In 1975, Lee took a snapshot of a bloody Peter Yew being dragged away by police. The police beat him after he tried to stop them from assaulting a teenager involved in a minor traffic accident. 

The photo ran on the front page of the New York Post, and thousands of Chinatown residents took to the streets in protest as a result. 

Chinatown, (1975)

A protest in Chinatown post-Peter Yew beating,(1975)

Lee appeared at almost every key political event in Asian American history. He aimed to use his photography ‘like a sword’ to fight against injustice and discrimination. 

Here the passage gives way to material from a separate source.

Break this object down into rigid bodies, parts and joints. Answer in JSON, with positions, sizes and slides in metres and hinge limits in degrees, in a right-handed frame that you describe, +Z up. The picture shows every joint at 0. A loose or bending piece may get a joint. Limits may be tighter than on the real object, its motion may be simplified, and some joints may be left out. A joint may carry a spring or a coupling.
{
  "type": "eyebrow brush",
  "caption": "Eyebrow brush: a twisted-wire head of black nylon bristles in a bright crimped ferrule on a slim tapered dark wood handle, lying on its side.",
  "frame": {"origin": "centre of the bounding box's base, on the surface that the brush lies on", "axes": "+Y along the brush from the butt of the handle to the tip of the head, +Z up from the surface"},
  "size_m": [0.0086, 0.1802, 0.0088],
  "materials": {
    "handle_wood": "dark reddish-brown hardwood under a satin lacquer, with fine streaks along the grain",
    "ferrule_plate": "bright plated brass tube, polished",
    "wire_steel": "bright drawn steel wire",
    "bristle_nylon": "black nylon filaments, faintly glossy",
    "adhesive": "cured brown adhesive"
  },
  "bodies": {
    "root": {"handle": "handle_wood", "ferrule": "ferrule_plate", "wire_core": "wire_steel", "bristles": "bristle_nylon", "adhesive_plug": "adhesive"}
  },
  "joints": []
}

Lee worked as the unofficial documentarian for the founders of Asian Americans for Equality (AAFE). When AAFE gathered the Chinatown community to fight for worker rights in 1974, Lee was there to capture it.

Confucius Plaza, (1974)

Even with his stunning portfolio, Lee fought to have Asian faces featured in established publications. At the his exhibition in the Chinese American Museum in Los Angeles, he said, 

“It was hard to get the images into the papers sometimes, and I would have to explain why these events and these people were important.”

Protest in support of Kaity Tong, a Chinese American news anchor, after she was fired from WABC-TV, (1991)

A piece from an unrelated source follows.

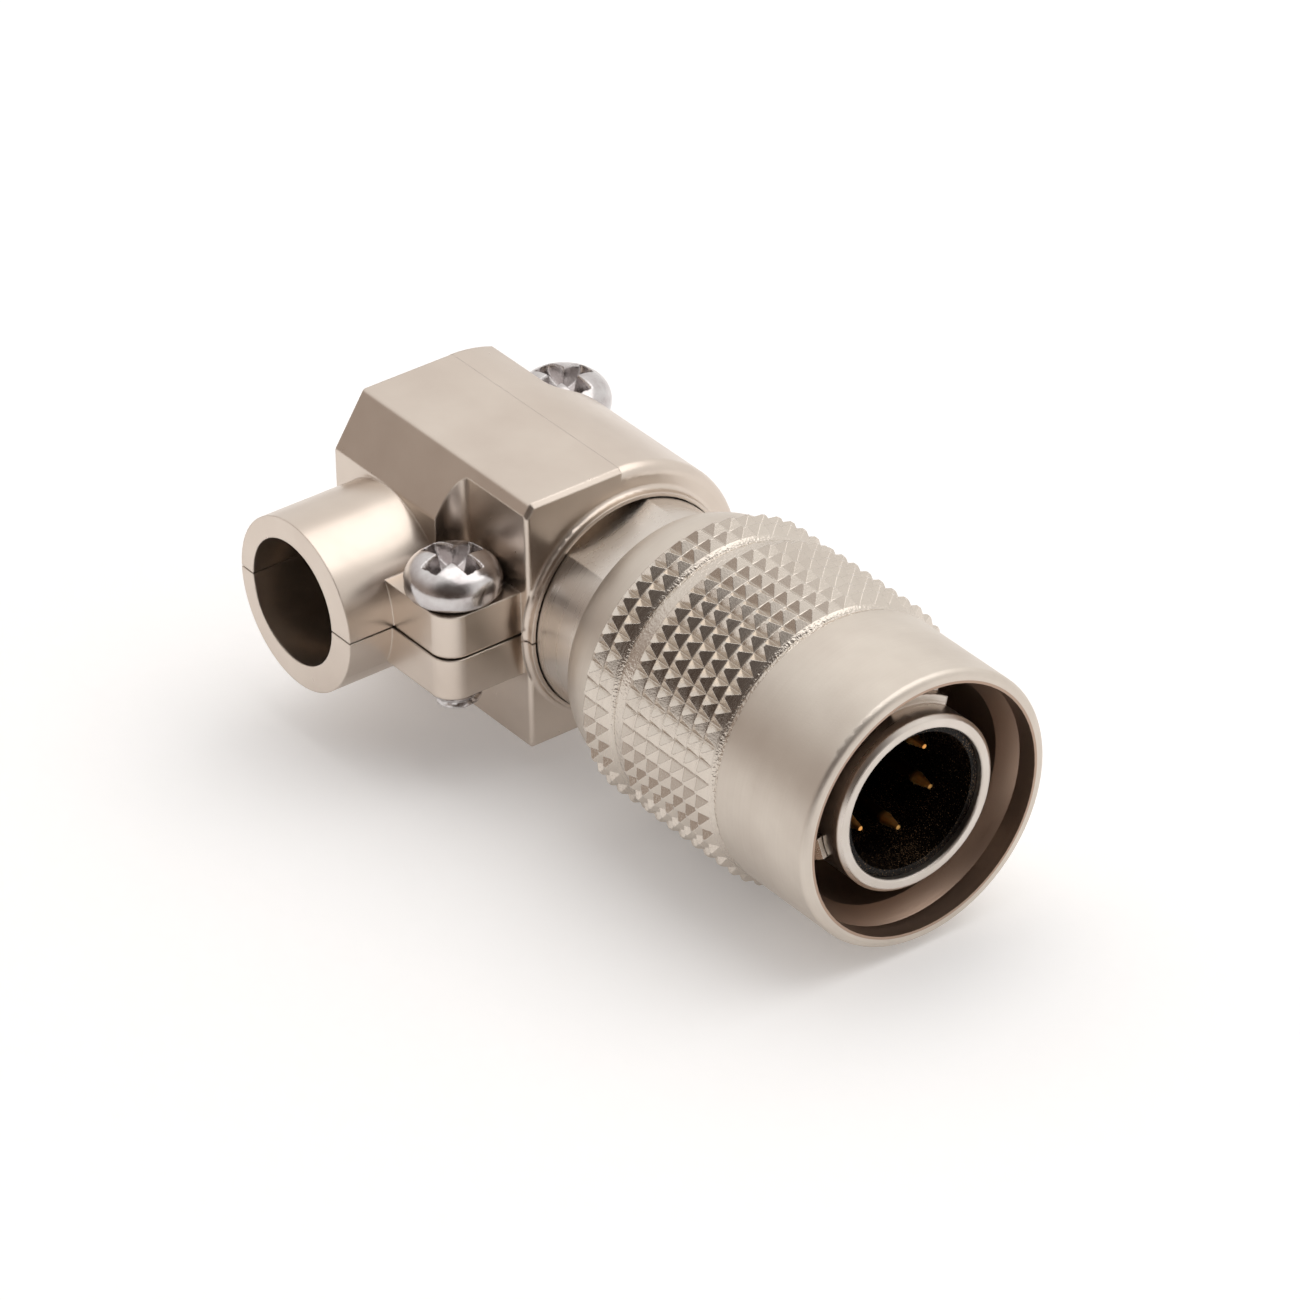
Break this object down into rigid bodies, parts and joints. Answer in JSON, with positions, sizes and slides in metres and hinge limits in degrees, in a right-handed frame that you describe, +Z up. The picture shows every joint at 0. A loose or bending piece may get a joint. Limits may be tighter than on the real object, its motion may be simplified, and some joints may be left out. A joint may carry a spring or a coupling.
{
  "type": "right angle cable connector",
  "caption": "Right angle push-pull circular cable plug with knurled coupling sleeve, male contacts and a two-part housing with side cable outlet.",
  "frame": {"origin": "centre of the plug barrel's front rim, on the mating axis", "axes": "+X along the mating axis out of the plug, -Y towards the cable outlet, +Z up, square to the plane in which the housing halves meet"},
  "size_m": [0.0284, 0.0155, 0.0116],
  "materials": {
    "satin_nickel": "satin nickel plate",
    "bright_nickel": "polished nickel plate",
    "cast_nickel": "semi-gloss nickel plate on die casting",
    "spring_steel": "bright spring steel",
    "screw_steel": "bright plated screw steel",
    "insulator_black": "glossy moulded plastic",
    "contact_gold": "gold plate"
  },
  "bodies": {
    "plug": {"plug_shell": "bright_nickel", "latch_spring": "spring_steel", "insulator_front": "insulator_black", "insulator_rear": "insulator_black", "insert_retainer": "bright_nickel", "contact_pin_1": "contact_gold", "contact_pin_2": "contact_gold", "contact_pin_3": "contact_gold", "contact_pin_4": "contact_gold", "contact_pin_5": "contact_gold", "contact_pin_6": "contact_gold", "return_spring": "spring_steel", "spring_seat": "spring_steel", "clamp_nut": "bright_nickel", "housing_upper": "cast_nickel", "housing_lower": "cast_nickel", "clamp_screw_near": "screw_steel", "clamp_screw_far": "screw_steel"},
    "sleeve": {"coupling_sleeve": "satin_nickel"}
  },
  "joints": [
    {"name": "sleeve_slide", "type": "slide", "parent": "plug", "child": "sleeve", "axis": [-1, 0, 0], "range_m": [0, 0.0018], "stiffness_N_per_m": 1500, "springref_m": -0.002, "deforming": ["return_spring"]}
  ]
}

Lee’s images represent the importance and worth of Asian Americans in American history. 

Lee’s photography is one of the only records of Chinatown during the peak of its activism. It stands as a reminder of the power behind Asian American voices

Virginia Yu in Chinatown during the Hunger Strike for Labor Rights, (1995)

These photographs aimed to bring Asian Americans into focus as a part of American society. 

Lee emphasized the powerful relationship between photography and historical memory. When people are able to see themselves in the past, they are empowered to change the future.

Lily Chin, the first Chinese woman to drive a New York City cab, in Chinatown, (1983) 

We thank Corky Lee for his amazing work for the preservation of Asian American history. 

Corky Lee directing the reenacted Promontory Summit photo with direct descendants of Chinese railroad workers, (2014)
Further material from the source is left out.